To summarise – your overall concern about Xenophobic messaging is actually being reinforced by Labour figures today. Of your 8 points
- is a straw man
- is fair comment (in my view)
- is undermined by your own previous comments
- is unclear (in my view)
- yes, you do appear hypocritical based on your previous comments
- is demolished once sexuality is substituted for another possible issue
- is a straw man
- is plain disingenuous
Ultimately Owen, the concern is your move from passionate fighter who spoke at the March for Europe rally to passive observer. You accept Brexit and have nothing to say (at least recently) on what form it should take, despite this being the most important political question of your life time. Your article says nothing about the single market, the customs union or trade (the words don’t even appear) and simply list all the reasons why it’s OK for you to be passive.

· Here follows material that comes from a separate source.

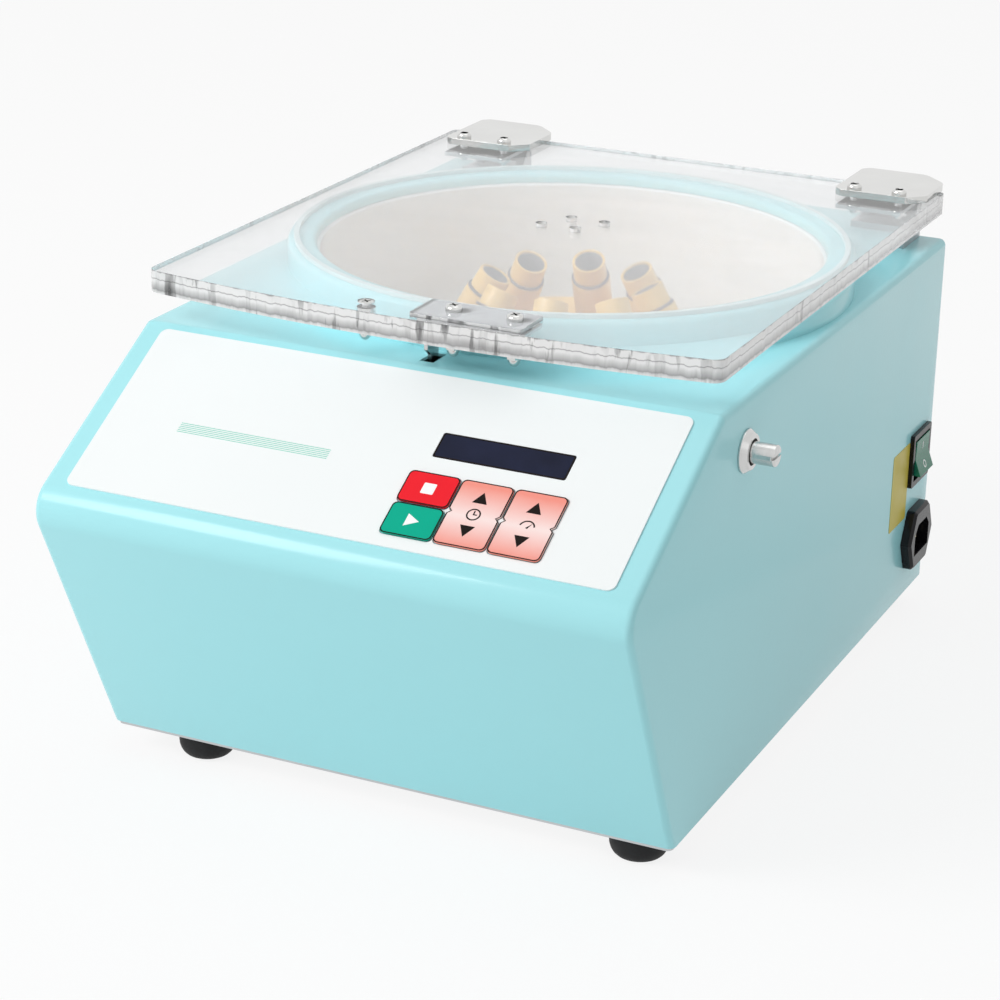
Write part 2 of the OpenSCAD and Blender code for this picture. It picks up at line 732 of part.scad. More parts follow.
// Mains switch and inlet in the right side
rocker_out = 2.4;
paddle_w = rocker_w - 8;
paddle_h = rocker_h - 8;
module rocker_bezel() {
    color(dark) on_side(mains_y, rocker_z) difference() {
        union() {
            linear_extrude(rocker_out) polygon(pad_outline(rocker_w, rocker_h, 1.6));
            translate([0, 0, -24]) block(rocker_w - 4.6, rocker_h - 4.6, 24 + eps);
        }
        translate([0, 0, -14]) block(paddle_w + 1.2, paddle_h + 1.4, 30);
        translate([0, 0, -3]) rotate([0, 90, 0]) translate([0, 0, -rocker_w / 2 + 2.6])
            cylinder(d = 3, h = rocker_w - 5.2);
    }
}
module rocker_paddle() {
    k = rocker_throw / 2;
    color([0, 0.5, 0.36]) on_side(mains_y, rocker_z) translate([0, 0, -3]) rotate([-k, 0, 0]) {
        rotate([90, 0, 90]) translate([0, 0, -paddle_w / 2]) linear_extrude(paddle_w)
            polygon([[-3, -7], [3, -7], [paddle_h / 2 - 2.6, 1], [paddle_h / 2 - 1, 7.6], [0, 5.6],
                     [-paddle_h / 2 + 1, 7.6], [-paddle_h / 2 + 2.6, 1]]);
        rotate([0, 90, 0]) translate([0, 0, -paddle_w / 2 - 1.2]) cylinder(d = 2.9, h = paddle_w + 2.4);
    }
}
socket_w = 25;
socket_h = 17.4;
socket_deep = 15;
module socket_outline(grow) {
    w = socket_w / 2 + grow;
    h = socket_h / 2 + grow;
    polygon([[-w, -h], [-w, h - 5], [-w + 5, h], [w - 5, h], [w, h - 5], [w, -h]]);
}
function inlet_outline(t) = let (w = inlet_w / 2 - t, f = inlet_w / 2 - 8.5 - t / 2, h = inlet_h / 2 - t)
    rounded([[-w, 0], [-f, h], [f, h], [w, 0], [f, -h], [-f, -h]], [2, 3, 3, 2, 3, 3]);
module mains_inlet() {
    color(dark) on_side(mains_y, inlet_z) difference() {
        union() {
            hull() {
                linear_extrude(inlet_out - 1.6) polygon(inlet_outline(0));
                linear_extrude(inlet_out) polygon(inlet_outline(1.6));
            }
            translate([0, 0, -20]) block(inlet_w - 11.8, inlet_h - 9.8, 20 + eps);
        }
        translate([0, 0, inlet_out - socket_deep]) linear_extrude(socket_deep + 1) socket_outline(0);
    }
}
module inlet_pins() {
    color([0.82, 0.8, 0.72]) on_side(mains_y, inlet_z) for (p = [[-7, -2.4], [7, -2.4], [0, 2.6]])
        translate([p[0], p[1], inlet_out - socket_deep]) block(2.2, 4, socket_deep - 5);
}

// Lid release: bezel, plunger, rod with a finger, and two guides under the deck
module release_bezel() {
    r = bezel_d / 2;
    color(steel) on_side(plunger_y, plunger_z) difference() {
        rotate_extrude() polygon([[0, -8], [r - 2.7, -8], [r - 2.7, 0], [r, 0],
                                  [r, 1], [r - 2.2, 4], [0, 4]]);
        translate([0, 0, -9]) cylinder(d = plunger_d + 2 * run, h = 14);
        cylinder(r = r - 4.2, h = 5);
    }
}
module release_plunger() {
    color(steel) on_side(plunger_y, plunger_z) difference() {
        rotate_extrude() polygon(concat([[0, -plunger_back], [plunger_d / 2, -plunger_back]],
            arc([plunger_d / 2 - 1, plunger_out - 1], 1, 0, 90, 4), [[0, plunger_out]]));
        translate([-plunger_d, -0.7, plunger_out - 1.6]) cube([2 * plunger_d, 1.4, 3]);
    }
}
module along_x(x) {
    placed() translate([x, plunger_y, plunger_z]) rotate([0, 90, 0]) children();
}
module latch_rod() {
    color(steel) along_x(finger_x - 4) cylinder(d = rod_d, h = rod_end_x - finger_x + 4);
}
module latch_finger() {
    d = plunger_y - finger_y;
    color(zinc) difference() {
        union() {
            placed() translate([finger_x, finger_y - 4.5, plunger_z - 5]) cube([finger_t, d + 10, 10]);
            along_x(finger_x) translate([0, -d, 0]) mirror([0, 0, 1])
                cylinder(d = bolt_d, h = finger_x - slot_x - 2.4);
        }
        along_x(finger_x - 1) cylinder(d = rod_d + 2 * run, h = finger_t + 2);
    }
}
guides_x = [44, 118];
module latch_guides() {
    h = deck_h - wall - plunger_z;
    color(zinc) for (x = guides_x) difference() {
        placed() translate([x, plunger_y, plunger_z - 6]) block(8, 12, h + 6);
        along_x(x - 5) cylinder(d = rod_d + 2 * run, h = 10);
    }
}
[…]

There is a massive disconnect between the words of the passionate speaker at the march for Europe and the passive observer we see now, all the “Brexit fighting” links you provided are 12 months old and only highlight your current relative silence. Specifically therefore your 8 arguments must be seen in the context of who is saying them and what they said previously. The situation if anything is worse now than it was at that march, so what’s changed your view?
The fact that this has happened at the the same time as it’s become clear that Labour are adopting a hard brexit approach is the real story, and goes to the heart, frankly, of your credibility. When seen in this light, I’m afraid that your blog comes across as weak self justification for simply adopting the line of your leader.